Set down, please, exactly the lines below that run from the line with "Model this object in three.js, one named mesh per part, with" to the line with "it stands on.", both lines included.

(Excerpt from a dataset)
Begin

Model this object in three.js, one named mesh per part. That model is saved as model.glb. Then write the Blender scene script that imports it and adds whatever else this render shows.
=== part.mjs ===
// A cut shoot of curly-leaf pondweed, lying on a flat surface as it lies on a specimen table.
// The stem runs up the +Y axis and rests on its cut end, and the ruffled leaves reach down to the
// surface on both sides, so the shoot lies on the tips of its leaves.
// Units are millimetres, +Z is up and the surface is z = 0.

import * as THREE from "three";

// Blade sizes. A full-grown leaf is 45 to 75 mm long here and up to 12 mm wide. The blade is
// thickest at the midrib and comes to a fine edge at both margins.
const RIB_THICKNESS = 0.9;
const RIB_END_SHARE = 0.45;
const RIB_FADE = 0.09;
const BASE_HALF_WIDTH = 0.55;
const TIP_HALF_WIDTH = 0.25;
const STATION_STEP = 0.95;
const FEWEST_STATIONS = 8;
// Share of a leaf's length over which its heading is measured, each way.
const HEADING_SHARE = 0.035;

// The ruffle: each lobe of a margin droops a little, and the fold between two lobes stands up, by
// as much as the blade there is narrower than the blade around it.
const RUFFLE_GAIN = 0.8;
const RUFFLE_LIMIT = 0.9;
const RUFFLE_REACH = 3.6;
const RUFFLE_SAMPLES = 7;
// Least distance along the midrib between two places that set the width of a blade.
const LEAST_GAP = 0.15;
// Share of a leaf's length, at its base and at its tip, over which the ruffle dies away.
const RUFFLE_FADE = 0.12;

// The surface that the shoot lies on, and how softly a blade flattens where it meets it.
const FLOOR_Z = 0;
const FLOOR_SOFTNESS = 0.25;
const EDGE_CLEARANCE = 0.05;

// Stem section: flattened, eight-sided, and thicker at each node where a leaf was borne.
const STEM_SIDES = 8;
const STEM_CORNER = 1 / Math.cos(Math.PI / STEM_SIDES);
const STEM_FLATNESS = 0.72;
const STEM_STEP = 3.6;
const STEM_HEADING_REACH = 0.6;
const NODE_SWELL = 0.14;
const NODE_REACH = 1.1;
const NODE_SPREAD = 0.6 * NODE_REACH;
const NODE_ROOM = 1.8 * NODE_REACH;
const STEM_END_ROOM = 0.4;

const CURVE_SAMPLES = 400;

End
Begin

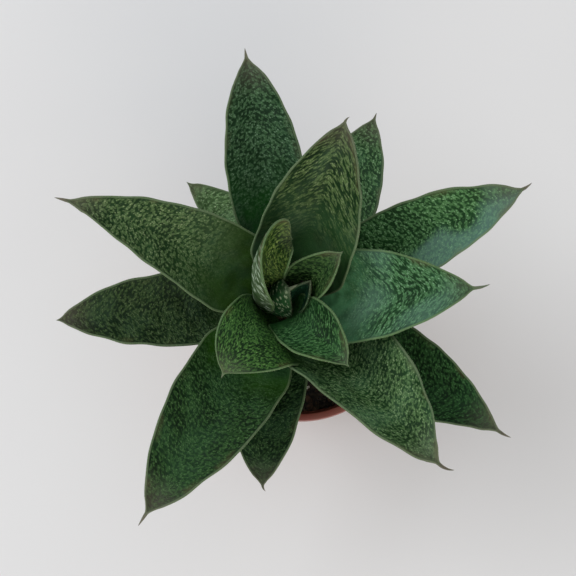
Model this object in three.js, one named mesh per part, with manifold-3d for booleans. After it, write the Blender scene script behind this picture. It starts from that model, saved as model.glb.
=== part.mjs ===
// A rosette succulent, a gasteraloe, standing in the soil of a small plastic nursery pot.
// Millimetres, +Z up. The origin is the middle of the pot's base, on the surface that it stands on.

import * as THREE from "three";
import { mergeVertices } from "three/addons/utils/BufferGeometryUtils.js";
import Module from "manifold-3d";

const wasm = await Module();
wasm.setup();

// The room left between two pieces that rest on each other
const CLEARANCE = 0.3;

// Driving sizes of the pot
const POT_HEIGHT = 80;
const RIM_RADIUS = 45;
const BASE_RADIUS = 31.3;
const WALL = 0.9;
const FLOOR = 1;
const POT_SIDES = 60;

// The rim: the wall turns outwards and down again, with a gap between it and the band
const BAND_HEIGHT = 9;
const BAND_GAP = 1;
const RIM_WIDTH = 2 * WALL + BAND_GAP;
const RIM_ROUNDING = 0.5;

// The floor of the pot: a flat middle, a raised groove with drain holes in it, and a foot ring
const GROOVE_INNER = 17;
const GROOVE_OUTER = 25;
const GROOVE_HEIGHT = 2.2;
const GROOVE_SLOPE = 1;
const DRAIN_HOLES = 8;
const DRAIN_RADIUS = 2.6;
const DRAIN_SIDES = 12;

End
Begin

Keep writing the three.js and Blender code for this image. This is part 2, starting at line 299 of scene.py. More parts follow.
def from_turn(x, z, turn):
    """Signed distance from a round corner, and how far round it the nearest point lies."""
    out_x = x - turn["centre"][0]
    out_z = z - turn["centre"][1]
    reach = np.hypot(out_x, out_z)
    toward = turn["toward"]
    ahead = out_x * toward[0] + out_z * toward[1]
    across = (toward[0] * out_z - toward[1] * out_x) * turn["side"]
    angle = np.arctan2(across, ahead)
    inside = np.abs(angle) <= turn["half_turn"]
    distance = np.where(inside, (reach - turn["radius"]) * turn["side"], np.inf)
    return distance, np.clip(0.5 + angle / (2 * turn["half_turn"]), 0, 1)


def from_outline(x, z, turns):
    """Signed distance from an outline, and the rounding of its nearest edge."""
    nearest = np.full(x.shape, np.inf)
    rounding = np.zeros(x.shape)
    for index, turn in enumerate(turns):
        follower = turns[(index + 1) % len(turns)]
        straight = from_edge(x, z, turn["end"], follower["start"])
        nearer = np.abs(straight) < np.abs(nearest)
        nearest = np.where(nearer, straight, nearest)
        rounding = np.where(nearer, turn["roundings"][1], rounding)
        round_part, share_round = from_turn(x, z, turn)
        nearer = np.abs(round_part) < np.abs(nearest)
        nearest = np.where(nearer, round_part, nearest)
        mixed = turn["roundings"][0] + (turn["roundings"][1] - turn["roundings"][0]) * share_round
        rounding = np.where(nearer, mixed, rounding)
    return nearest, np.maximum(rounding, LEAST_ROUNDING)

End

The result —
Model this object in three.js, one named mesh per part, with manifold-3d for booleans. After it, write the Blender scene script behind this picture. It starts from that model, saved as model.glb.
=== part.mjs ===
// A rosette succulent, a gasteraloe, standing in the soil of a small plastic nursery pot.
// Millimetres, +Z up. The origin is the middle of the pot's base, on the surface that it stands on.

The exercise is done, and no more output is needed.